TASK TO COMPLETE: Reproduce exactly the lines from the line with "body_shell();" through the line with "before = set(bpy.data.objects)", both included, and no other lines.

----

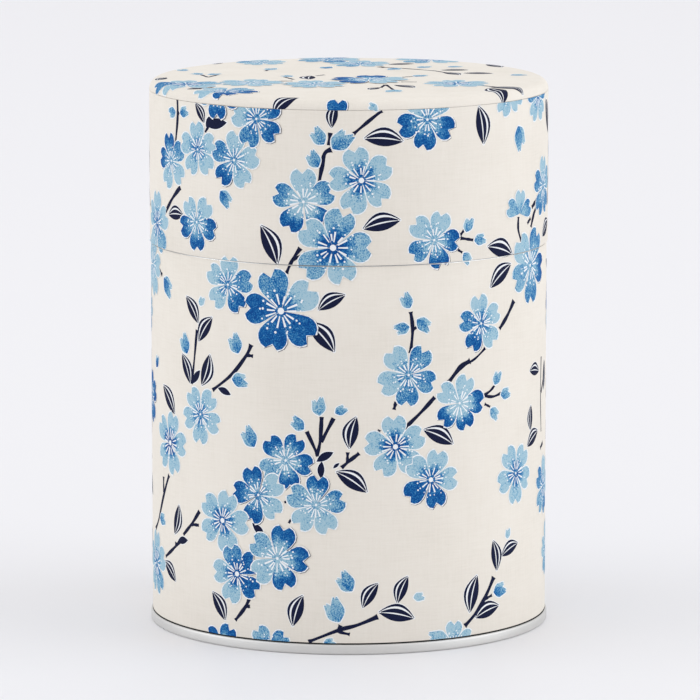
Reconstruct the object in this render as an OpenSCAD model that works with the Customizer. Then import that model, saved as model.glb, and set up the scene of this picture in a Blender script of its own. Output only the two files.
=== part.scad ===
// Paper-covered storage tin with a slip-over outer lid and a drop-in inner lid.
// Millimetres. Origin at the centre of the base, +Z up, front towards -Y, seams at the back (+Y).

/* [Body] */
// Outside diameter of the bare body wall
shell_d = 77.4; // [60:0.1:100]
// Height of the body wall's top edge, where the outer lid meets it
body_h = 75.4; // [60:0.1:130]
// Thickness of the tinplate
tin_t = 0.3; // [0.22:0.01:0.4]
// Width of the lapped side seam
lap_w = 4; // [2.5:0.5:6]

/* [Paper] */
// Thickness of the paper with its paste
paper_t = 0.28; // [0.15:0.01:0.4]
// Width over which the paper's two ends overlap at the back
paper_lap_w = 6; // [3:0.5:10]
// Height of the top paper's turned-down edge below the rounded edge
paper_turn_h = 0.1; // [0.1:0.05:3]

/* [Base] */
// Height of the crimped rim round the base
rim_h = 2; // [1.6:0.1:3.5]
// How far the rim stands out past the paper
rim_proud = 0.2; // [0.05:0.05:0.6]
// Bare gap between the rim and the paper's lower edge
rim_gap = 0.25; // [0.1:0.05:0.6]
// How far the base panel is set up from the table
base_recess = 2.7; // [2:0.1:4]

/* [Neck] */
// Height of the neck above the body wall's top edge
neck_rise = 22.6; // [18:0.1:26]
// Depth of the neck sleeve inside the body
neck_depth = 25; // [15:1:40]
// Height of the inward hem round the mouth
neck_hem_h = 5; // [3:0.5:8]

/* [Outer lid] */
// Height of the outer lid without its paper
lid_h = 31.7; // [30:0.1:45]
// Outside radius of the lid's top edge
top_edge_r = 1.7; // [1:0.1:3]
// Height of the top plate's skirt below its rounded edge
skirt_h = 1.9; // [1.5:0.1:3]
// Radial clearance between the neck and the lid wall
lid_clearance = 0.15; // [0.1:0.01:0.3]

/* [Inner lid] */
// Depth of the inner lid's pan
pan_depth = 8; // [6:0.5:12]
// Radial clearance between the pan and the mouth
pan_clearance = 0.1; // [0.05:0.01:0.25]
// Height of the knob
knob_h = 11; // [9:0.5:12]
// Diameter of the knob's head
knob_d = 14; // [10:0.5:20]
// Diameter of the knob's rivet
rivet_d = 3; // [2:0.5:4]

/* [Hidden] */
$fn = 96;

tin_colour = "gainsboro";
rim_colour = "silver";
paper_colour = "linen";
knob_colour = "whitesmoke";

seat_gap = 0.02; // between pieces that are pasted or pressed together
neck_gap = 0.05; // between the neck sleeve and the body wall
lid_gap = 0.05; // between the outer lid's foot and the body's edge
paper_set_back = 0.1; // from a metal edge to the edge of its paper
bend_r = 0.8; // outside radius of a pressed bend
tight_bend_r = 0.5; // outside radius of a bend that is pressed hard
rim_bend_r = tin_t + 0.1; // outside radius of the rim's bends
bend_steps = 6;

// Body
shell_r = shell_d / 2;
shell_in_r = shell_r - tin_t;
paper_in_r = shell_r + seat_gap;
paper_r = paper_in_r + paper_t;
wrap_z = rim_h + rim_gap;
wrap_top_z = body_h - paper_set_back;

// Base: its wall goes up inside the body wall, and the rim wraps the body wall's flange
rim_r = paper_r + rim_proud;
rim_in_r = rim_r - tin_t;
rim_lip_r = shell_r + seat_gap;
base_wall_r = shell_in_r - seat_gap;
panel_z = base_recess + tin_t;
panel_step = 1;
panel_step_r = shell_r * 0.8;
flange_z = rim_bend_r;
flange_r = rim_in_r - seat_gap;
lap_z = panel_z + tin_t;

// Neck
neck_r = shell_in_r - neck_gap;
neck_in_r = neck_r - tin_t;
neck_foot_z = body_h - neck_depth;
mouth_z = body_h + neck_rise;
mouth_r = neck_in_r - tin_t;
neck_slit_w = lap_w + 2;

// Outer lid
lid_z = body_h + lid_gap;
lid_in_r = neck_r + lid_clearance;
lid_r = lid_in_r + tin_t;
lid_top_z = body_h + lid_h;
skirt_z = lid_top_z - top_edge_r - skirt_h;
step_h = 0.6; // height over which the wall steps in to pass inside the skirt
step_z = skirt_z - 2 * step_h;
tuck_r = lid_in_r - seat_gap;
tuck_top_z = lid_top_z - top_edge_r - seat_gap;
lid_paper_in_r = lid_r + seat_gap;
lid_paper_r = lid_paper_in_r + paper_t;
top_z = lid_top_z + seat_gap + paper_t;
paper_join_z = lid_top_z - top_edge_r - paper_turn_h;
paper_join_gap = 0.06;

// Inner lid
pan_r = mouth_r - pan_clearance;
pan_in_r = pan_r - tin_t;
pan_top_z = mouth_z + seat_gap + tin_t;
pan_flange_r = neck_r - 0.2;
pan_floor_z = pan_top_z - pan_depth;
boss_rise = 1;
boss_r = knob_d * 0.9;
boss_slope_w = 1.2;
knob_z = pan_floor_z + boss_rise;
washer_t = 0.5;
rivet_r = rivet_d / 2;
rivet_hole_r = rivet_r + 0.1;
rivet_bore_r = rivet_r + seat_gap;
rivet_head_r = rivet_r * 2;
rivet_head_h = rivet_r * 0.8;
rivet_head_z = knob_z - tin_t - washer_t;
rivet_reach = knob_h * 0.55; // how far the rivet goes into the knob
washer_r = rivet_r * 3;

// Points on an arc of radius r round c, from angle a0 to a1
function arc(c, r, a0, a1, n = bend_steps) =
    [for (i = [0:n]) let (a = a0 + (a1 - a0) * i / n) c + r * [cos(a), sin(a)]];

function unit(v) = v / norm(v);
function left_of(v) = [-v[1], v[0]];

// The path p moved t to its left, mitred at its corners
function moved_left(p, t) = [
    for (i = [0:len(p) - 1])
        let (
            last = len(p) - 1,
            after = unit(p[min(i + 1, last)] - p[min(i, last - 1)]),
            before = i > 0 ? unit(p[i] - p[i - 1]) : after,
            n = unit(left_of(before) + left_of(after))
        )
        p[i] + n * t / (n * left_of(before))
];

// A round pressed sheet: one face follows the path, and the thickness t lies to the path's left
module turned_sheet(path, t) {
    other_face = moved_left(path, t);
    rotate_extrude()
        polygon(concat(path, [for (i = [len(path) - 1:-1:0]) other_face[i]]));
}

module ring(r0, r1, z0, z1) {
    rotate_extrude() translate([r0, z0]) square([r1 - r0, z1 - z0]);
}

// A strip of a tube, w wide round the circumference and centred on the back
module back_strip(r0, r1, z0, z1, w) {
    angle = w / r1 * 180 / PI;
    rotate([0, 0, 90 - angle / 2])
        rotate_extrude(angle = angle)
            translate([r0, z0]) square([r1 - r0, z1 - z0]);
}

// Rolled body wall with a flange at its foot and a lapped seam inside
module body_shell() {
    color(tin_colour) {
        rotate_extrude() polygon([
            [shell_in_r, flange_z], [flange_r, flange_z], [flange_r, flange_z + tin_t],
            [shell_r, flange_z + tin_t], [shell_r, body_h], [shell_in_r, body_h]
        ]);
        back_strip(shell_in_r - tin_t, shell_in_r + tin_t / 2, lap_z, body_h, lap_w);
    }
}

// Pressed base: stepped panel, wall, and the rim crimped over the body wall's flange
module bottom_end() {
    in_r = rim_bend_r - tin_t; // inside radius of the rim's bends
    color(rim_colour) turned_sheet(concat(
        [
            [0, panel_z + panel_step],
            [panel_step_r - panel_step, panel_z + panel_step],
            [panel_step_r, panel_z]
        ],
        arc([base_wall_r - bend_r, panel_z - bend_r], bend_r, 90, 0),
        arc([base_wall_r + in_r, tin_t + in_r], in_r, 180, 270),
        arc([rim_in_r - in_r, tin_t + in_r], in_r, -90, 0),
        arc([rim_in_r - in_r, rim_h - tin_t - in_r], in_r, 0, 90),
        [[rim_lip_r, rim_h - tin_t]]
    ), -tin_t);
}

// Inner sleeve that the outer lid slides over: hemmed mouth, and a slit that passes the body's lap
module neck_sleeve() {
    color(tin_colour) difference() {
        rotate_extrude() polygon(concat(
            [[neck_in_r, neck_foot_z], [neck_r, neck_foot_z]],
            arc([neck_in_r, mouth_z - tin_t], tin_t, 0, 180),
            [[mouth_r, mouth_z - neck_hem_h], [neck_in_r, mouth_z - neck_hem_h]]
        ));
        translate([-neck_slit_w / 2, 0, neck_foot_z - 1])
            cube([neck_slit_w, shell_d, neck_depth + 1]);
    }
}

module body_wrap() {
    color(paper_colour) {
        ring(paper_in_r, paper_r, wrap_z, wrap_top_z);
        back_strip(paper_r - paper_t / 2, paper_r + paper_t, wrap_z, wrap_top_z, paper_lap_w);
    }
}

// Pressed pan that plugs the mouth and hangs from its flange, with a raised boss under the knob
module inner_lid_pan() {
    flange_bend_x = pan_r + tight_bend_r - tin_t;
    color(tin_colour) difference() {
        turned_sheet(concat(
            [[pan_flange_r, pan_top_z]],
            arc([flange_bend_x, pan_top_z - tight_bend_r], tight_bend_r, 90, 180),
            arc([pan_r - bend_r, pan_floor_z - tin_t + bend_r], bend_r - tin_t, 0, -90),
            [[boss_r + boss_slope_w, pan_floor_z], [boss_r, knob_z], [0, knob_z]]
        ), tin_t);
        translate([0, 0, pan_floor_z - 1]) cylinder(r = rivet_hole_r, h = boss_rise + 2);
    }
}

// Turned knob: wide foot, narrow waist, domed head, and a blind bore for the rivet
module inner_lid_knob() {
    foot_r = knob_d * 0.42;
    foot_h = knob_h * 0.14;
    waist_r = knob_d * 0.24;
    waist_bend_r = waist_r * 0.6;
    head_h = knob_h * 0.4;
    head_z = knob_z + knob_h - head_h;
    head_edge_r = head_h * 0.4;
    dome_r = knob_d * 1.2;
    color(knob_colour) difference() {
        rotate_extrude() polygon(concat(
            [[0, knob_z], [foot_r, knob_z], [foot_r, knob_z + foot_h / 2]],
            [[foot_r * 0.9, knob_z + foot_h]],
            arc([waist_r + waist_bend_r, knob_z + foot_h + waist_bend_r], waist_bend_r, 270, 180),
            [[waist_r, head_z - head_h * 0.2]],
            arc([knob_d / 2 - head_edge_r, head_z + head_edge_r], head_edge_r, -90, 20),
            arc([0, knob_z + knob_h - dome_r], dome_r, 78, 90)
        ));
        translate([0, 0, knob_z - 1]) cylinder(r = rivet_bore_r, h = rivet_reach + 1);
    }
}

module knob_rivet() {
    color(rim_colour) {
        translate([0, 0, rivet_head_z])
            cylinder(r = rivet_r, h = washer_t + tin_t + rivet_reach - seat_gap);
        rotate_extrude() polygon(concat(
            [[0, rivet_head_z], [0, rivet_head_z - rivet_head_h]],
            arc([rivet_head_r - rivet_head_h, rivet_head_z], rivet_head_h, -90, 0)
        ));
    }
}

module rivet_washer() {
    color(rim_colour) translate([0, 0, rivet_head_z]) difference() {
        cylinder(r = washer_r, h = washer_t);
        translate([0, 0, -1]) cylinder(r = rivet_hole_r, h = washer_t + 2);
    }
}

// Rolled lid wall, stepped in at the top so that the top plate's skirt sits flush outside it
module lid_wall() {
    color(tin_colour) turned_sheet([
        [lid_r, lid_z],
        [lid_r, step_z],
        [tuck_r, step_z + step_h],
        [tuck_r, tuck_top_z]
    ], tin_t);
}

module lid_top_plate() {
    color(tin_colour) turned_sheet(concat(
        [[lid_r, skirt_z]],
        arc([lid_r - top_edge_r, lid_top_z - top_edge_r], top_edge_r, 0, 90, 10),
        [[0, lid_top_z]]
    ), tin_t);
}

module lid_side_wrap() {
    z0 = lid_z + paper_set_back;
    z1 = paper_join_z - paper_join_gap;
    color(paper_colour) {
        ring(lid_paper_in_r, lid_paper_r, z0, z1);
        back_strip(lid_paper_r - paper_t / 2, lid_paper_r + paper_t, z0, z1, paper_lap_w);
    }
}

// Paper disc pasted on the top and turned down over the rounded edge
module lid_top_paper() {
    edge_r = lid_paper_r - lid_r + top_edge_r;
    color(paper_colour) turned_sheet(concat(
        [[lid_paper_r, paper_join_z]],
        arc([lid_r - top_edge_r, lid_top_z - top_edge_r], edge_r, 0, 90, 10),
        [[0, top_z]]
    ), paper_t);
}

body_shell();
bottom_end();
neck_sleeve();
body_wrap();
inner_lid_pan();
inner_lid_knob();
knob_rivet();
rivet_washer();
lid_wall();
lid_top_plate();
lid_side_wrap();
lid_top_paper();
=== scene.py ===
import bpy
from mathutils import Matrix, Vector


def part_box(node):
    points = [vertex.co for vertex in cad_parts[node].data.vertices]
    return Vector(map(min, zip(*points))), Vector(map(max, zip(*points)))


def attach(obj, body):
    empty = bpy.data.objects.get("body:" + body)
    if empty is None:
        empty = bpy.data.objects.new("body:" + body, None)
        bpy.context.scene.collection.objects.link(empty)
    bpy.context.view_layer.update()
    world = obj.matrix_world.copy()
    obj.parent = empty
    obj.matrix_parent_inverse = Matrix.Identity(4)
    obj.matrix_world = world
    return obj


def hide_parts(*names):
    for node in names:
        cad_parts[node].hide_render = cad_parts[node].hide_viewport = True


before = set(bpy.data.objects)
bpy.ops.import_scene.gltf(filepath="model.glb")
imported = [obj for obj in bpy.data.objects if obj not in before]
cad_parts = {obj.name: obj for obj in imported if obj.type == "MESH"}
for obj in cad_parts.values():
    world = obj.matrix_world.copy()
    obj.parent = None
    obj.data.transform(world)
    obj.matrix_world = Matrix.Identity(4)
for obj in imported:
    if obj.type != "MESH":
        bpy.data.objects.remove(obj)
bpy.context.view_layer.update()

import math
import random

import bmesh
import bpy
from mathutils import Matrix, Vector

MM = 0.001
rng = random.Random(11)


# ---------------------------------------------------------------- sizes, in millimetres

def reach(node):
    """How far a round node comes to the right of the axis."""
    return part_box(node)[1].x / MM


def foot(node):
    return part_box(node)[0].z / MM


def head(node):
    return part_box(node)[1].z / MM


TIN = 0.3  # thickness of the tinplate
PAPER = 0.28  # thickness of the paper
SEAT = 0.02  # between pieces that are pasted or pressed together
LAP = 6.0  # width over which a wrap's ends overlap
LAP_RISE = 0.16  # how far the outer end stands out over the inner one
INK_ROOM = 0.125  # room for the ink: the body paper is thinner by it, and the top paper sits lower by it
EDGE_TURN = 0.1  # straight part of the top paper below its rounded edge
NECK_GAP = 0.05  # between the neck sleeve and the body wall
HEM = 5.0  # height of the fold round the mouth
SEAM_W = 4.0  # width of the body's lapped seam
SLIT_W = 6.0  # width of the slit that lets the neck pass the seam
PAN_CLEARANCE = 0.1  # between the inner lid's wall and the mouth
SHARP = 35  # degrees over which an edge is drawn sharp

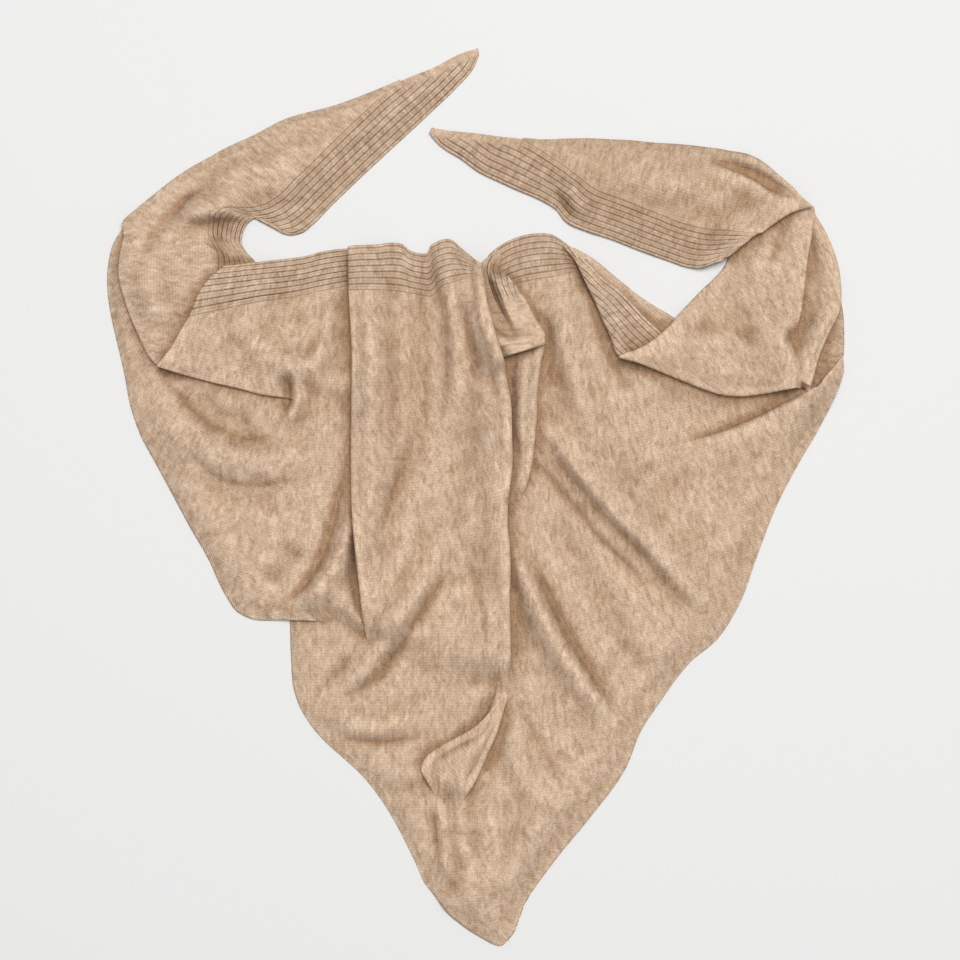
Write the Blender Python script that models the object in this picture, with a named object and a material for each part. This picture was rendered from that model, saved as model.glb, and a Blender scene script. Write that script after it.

----

ANSWER IN FULL:
body_shell();
bottom_end();
neck_sleeve();
body_wrap();
inner_lid_pan();
inner_lid_knob();
knob_rivet();
rivet_washer();
lid_wall();
lid_top_plate();
lid_side_wrap();
lid_top_paper();
=== scene.py ===
import bpy
from mathutils import Matrix, Vector


def part_box(node):
    points = [vertex.co for vertex in cad_parts[node].data.vertices]
    return Vector(map(min, zip(*points))), Vector(map(max, zip(*points)))


def attach(obj, body):
    empty = bpy.data.objects.get("body:" + body)
    if empty is None:
        empty = bpy.data.objects.new("body:" + body, None)
        bpy.context.scene.collection.objects.link(empty)
    bpy.context.view_layer.update()
    world = obj.matrix_world.copy()
    obj.parent = empty
    obj.matrix_parent_inverse = Matrix.Identity(4)
    obj.matrix_world = world
    return obj


def hide_parts(*names):
    for node in names:
        cad_parts[node].hide_render = cad_parts[node].hide_viewport = True


before = set(bpy.data.objects)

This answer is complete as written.